Development for whom?

A central issue to any environmental debate is the matter of equity. People who bear the brunt of the environmental and social impacts of development—pollution, displacement and loss of livelihoods—are often left to fend for themselves and not made stakeholders in projects. This gives rise to the constant dilemma—development for whom?

The manifestos of the parties do not hold out much hope to the deprived and the marginalised, with the exception of the AAP manifesto to some extent. The AAP manifesto says that “commercial exploitation of natural resources would be done based on a royalty and revenue sharing agreement with local communities.” 

But when it comes to Congress and BJP manifestos, it's not just benefit sharing, even the idea of participatory decision in development projects has been sidelined. While the BJP manifesto is largely silent on participatory decision-making, the Congress manifesto talks of decentralised forest management involving tribal and forest-dwelling communities.

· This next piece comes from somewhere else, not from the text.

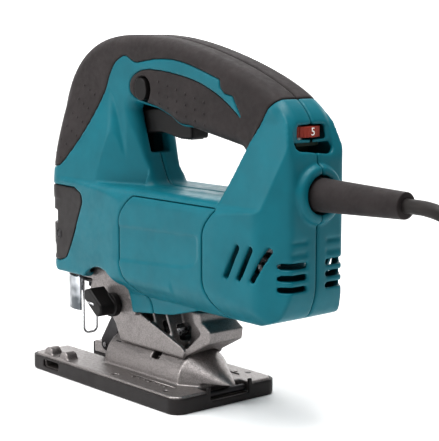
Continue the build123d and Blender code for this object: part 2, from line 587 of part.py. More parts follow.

The proposal of decentralised forest governance is nothing new, but experience shows that except for few states such as Uttarakhand, such experimentation has not been very successful. The tribal states, in particular, remain far from such integration, given the concern of insurgency which the Congress government has been particularly wary of. Therefore, such proposal sounds more like a feel good prescription, with little hope of implementation.

The AAP manifesto heavily relies on the role of the gram sabha as a representation of community decision making.

Though gram sabhas are certainly needed for ensuring people’s rights, experiences relating to big ticket projects such as POSCO have shown us that gram sabhas are not without controversies regarding a fair representation of people’s rights. Therefore, mere mention of involving forest communities or putting a lot of faith in the gram sabha is not sufficient to plug the loopholes and address the biases in the existing system, which have been perpetuating environmental and social injustice.